OTHER NOTES FROM DAY 2

 Minnesota center John Michael-Schmitz continues to impress. His mentality is welcomed, flashing good physicality and pride in the one-on-one portions of practice, and he’s also showing he can be a great blocker in space. He is solidifying his OC1 status in Mobile.

 

 It was good practice for Kentucky cornerback Keidron Smith. He measured in at over 6-foot-1 with a 76 3/4-inch wingspan. He used that length very well in the early portions of practice and looked comfortable being physical (but not too physical) with wide receivers during one-on-ones.

 

 Northwestern defensive lineman Adetomiwa Adebawore has been a standout for two days now.
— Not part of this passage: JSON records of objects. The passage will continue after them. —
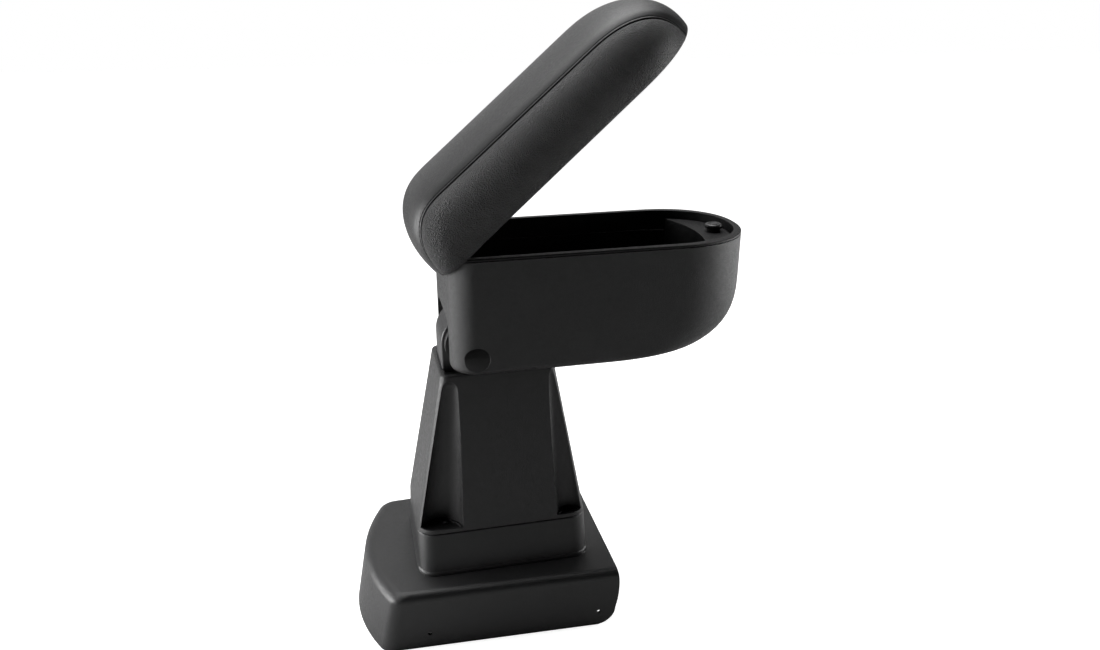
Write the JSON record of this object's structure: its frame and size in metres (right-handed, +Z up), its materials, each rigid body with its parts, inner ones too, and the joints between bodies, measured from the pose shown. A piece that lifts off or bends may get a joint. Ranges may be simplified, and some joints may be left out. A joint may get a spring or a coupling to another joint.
{
  "type": "car centre armrest",
  "caption": "Car centre armrest: a padded lid hinged on a storage bin that tilts up on a fluted column, with a flared saddle base for the console tunnel.",
  "frame": {"origin": "centre of the column, on the floor plane that the edge of the base stands on", "axes": "+X runs forward to the nose of the bin, +Y across the car to its left side, +Z up"},
  "size_m": [0.3894, 0.1906, 0.5873],
  "materials": {
    "base_plastic": "fine grain",
    "column_plastic": "fine grain",
    "head_plastic": "smooth",
    "bin_plastic": "fine grain",
    "liner_plastic": "fine grain",
    "pan_plastic": "fine grain",
    "stud_plastic": "smooth",
    "disc_plastic": "smooth",
    "black_steel": "black zinc",
    "plate_steel": "zinc",
    "leaf_steel": "black",
    "bolt_steel": "zinc",
    "lid_padding": "foam",
    "cover_smooth": "fine grain",
    "cover_grained": "pebble grain",
    "buffer_rubber": "matt"
  },
  "bodies": {
    "base": {"base_shell": "base_plastic", "column_shell": "column_plastic", "column_screws": "black_steel", "hinge_head": "head_plastic", "head_plate": "plate_steel", "head_screws": "plate_steel", "friction_discs": "disc_plastic"},
    "bin": {"bin_shell": "bin_plastic", "bin_liner": "liner_plastic", "liner_screws": "black_steel", "tilt_bolt": "bolt_steel", "tilt_nut": "bolt_steel", "tilt_washers": "bolt_steel", "tilt_bushes": "disc_plastic", "latch_block": "liner_plastic", "latch_stud": "stud_plastic", "latch_screws": "black_steel", "hinge_leaf": "leaf_steel", "leaf_screws": "black_steel", "lid_hinge_pin": "bolt_steel"},
    "lid": {"lid_pan": "pan_plastic", "lid_foam": "lid_padding", "cover_top": "cover_smooth", "cover_near": "cover_grained", "cover_far": "cover_grained", "lid_inner_panel": "pan_plastic", "lid_socket": "stud_plastic", "lid_screws": "black_steel", "lid_buffers": "buffer_rubber"}
  },
  "joints": [
    {"name": "bin_tilt", "type": "hinge", "parent": "base", "child": "bin", "pos_m": [-0.0225, 0, 0.2895], "axis": [0, -1, 0], "range_deg": [0, 90]},
    {"name": "lid_turn", "type": "hinge", "parent": "bin", "child": "lid", "pos_m": [-0.0295, 0, 0.3835], "axis": [0, -1, 0], "range_deg": [-41.8, 10]}
  ]
}
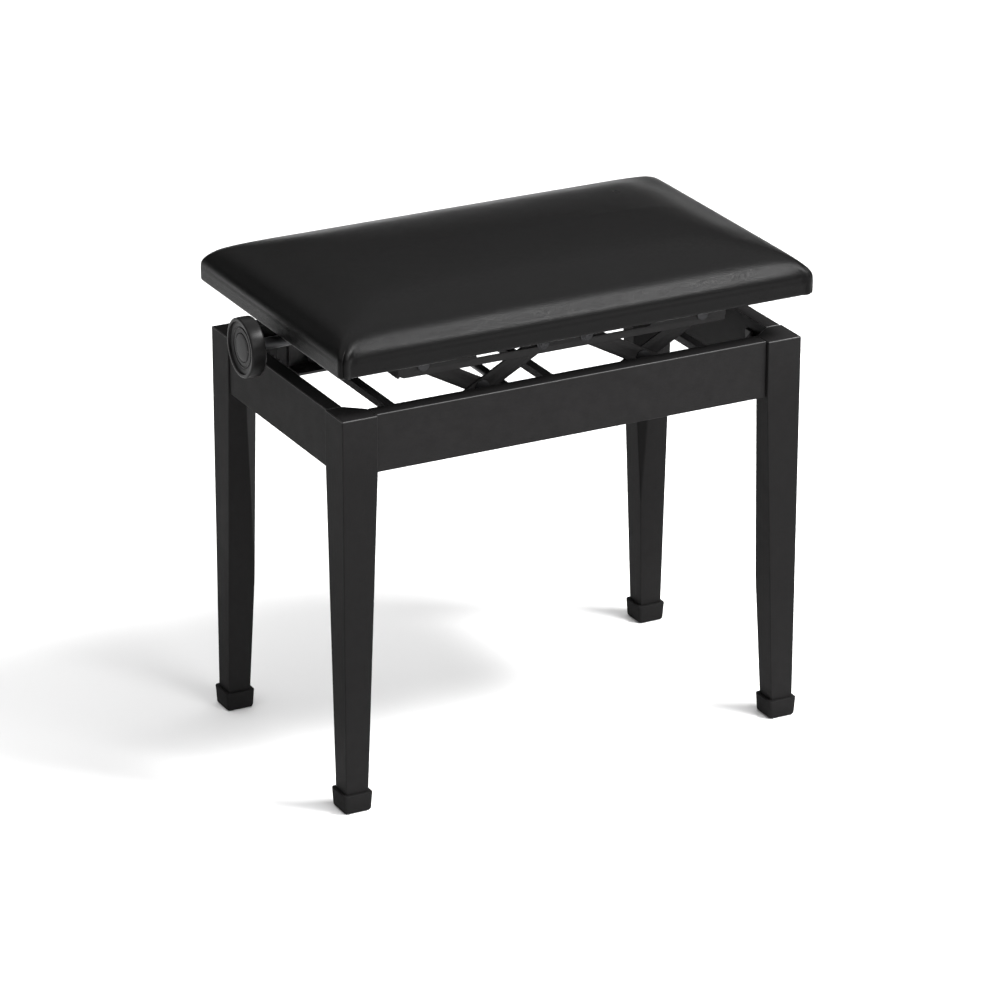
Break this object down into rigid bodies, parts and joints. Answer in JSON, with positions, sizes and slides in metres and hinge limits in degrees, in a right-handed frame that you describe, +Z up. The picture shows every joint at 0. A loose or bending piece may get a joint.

He was a “winner” in the measurements before even stepping on the field as a 6-foot-1 defensive lineman with an 82 1/2-inch wingspan. That unique build allows him to get low at the snap but then create separation and leverage with his arm length, something he’s been able to showcase with frequency in practice at the Senior Bowl.

 

 Michigan State wide receiver Jayden Reed’s speed has been a problem for defensive backs all week. His quickness off his release has been an instant success on many of his reps, and he’s also shown the long speed to pair with it to be one of the best vertical threats (and just overall route separators) at the event.

 

 Cincinnati linebacker Ivan Pace Jr. has been unblockable when they have asked him to pass rush, but that’s nothing new, as he earned a 92.7 pass-rushing grade this past season, which was the top number for off-ball linebackers.

 

 As if there weren’t enough cornerbacks to be intrigued about, South Carolina’s Darius Rush had a handful of great reps on Day 2. He had an interception on Day 1 and nearly grabbed another. No other player has as many forced incompletions on the week as Rush.

 

 Florida State safety Jammie Robinson has been using his physical play to his advantage. He’s been really impressive in some of the one-on-one reps against slot receivers, not just tight ends. He has definitely been a name that people have talked about as a winner of the week.